On the set piece problems they encountered, O’Connell insisted: “It was poor last night, no doubt about it. From a scrum point of view, some of the interpretation was frustrating but that’s something we’ll have to address and figure out.
“We had 17 lineouts, we lost four of them and another one we won but lost it immediately on the ground. Two of those (lost) ones were actually really good lineouts, we just got our drill wrong a little bit.
“Two of them they had quite good defence for, which you expect against New Zealand. They have a very good kind of mirror lineout, historically they’ve been very good against us, so that was a frustrating part of the game.”
The former Munster, Ireland and Lions captain added: “It’s an important part of our game in terms of being able to play our game and maybe stop the opposition play as well. When we have the ball and they don’t have it, it’s good for us.
“Those parts of the game where we, I suppose, don’t help another team into the game are parts of the game where we’ll have to address.”
When Ireland have played well against New Zealand in the recent past, the scrum and lineout have been areas of strength.
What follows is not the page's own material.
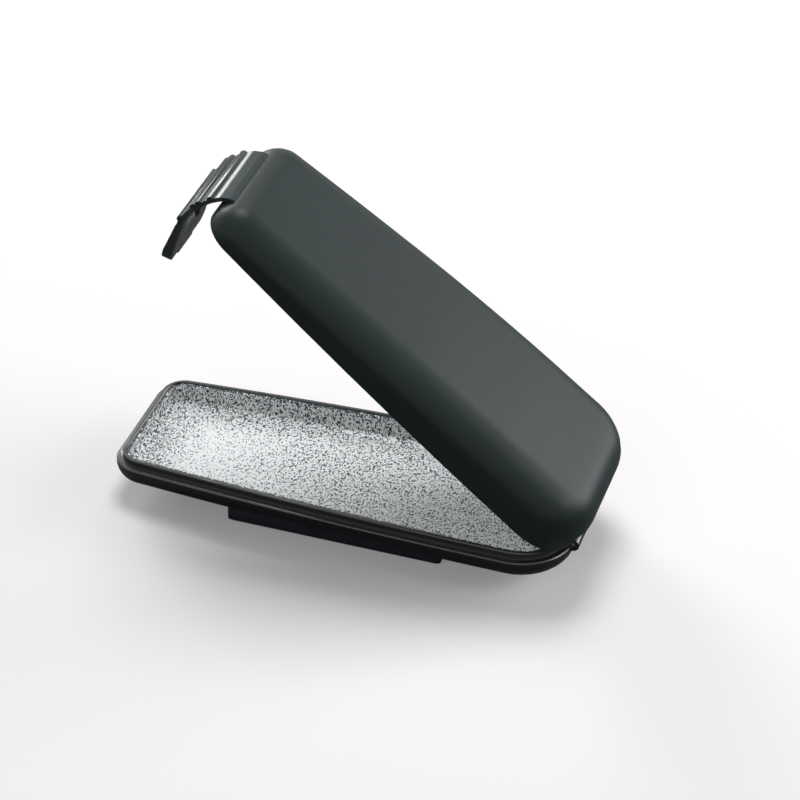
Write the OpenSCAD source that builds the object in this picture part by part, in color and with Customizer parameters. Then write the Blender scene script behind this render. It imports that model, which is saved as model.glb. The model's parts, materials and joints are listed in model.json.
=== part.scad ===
// Magnetic key box: a shallow tray under a hinged cover, a strap latch at the
// narrow end and a magnet in a frame under the tray.
// X runs from the latch end to the hinge end, Z is up, and the origin is the
// middle of the magnet's face, which is what the box stands or hangs on.
// The cover is drawn closed and then swung open about its hinge pin.

/* [Body] */
// Length of the box from end to end
body_len = 115; // [108:1:125]
// Width of the end with the latch
latch_end_w = 40; // [36:0.5:44]
// Width of the end with the hinge
hinge_end_w = 48; // [44:0.5:54]
// Corner radius in plan at the latch end
latch_end_r = 7; // [6:0.5:8]
// Corner radius in plan at the hinge end
hinge_end_r = 13; // [10:0.5:15]
// Swell of each long side past a straight taper
side_bow = 1.5; // [0:0.25:3]

/* [Tray] */
// Height of the tray from its underside to its ledge
tray_h = 5.6; // [5.2:0.1:8]
// Radius of the tray's lower edge
tray_edge_r = 4.8; // [3:0.1:5]
// Thickness of the tray's floor
tray_floor_t = 2; // [1.6:0.1:2.6]
// Width of the ledge that the cover closes on
ledge_w = 1.5; // [1.3:0.1:2]
// Height of the lip above the ledge
lip_h = 1.9; // [1.5:0.1:3]
// Thickness of the lip
lip_w = 1.1; // [0.9:0.1:1.5]

/* [Liner] */
// Thickness of the grained liner pan
liner_t = 0.7; // [0.5:0.1:1]
// Radius where the liner's floor turns up
liner_fillet = 2.4; // [1:0.1:2.6]
// Drop from the lip to the liner's rim
liner_drop = 0.4; // [0.3:0.1:1]

/* [Cover] */
// Height of the cover at the latch end
cover_h_latch = 8.4; // [8:0.1:10]
// Height of the cover where its top bends
cover_h_bend = 13; // [11:0.1:14]
// Height of the cover at the hinge end
cover_h_hinge = 13.8; // [11:0.1:14]
// Place of the bend, from the middle of the box
cover_bend_x = 10.5; // [0:0.5:20]
// Radius of the cover's upper edge at the hinge end
cover_edge_r = 9; // [7:0.1:9]
// Radius of the cover's upper edge at the latch end
cover_latch_r = 7; // [5:0.1:8]
// Wall of the cover
cover_wall = 1.15; // [1:0.05:1.2]
// Gap between the cover's rim and the ledge
rim_gap = 0.2; // [0.1:0.05:0.4]
// Angle at which the cover stands open
open_deg = 38.7; // [0:0.1:60]

/* [Hinge] */
// Outer radius of the hinge barrel
barrel_r = 1.6; // [1.4:0.1:1.8]
// Length of the hinge barrel
barrel_len = 28; // [24:1:34]
// Distance of the pin past the end wall
pin_out = 0.2; // [0.1:0.1:0.6]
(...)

For last November’s 29-20 home win, they had an 80% return on their own scrums and 82% at lineout time.
It was 100% (scrums) and 85% (lineout) when they won at the Aviva Stadium in November 2018, but from those two games there are some lynchpin forwards absent now in the retired Rory Best and Devin Toner, and the currently injured Ronan Kelleher and Iain Henderson.
Regarding preparations for the second Test, with Ulster centre Stuart McCloskey flying out to join the squad as the latest injury call-up, O’Connell knows they can bounce back if they bring the error count down and sharpen up their discipline, in particular.
“It’s something we always say, they’re going to score tries and make line breaks. We have to score as well, one of the ways that we score is by being very tidy in how we go about our own business,” noted the Limerick man.
“At times we weren’t that last night. I know we finished with the penalty count at 14-10 or something like that, but up until the 70th minute it was 10-7.
“One or two of those penalties are just penalties that we don’t need to give away. Some penalties in rugby are inevitable, there’s nothing you can do about it. It’s the nature of the game.
“But there’s some penalties you can avoid giving away and we didn’t manage to do that. When they get into your half or 22, they’re just very effective. They have great speed and great power.
“They’re very good in unstructured play, once the ball has been in play for three or four phases they’re very good. So we’ve got to stop giving them those opportunities.
“We’ve mentioned the scrum, we’ve mentioned the lineout, we’ve mentioned the breakdown. If we tidy those areas up, you won’t get it all your own way in those areas against very good sides, but we probably need to make a better fist of it than we did last night.”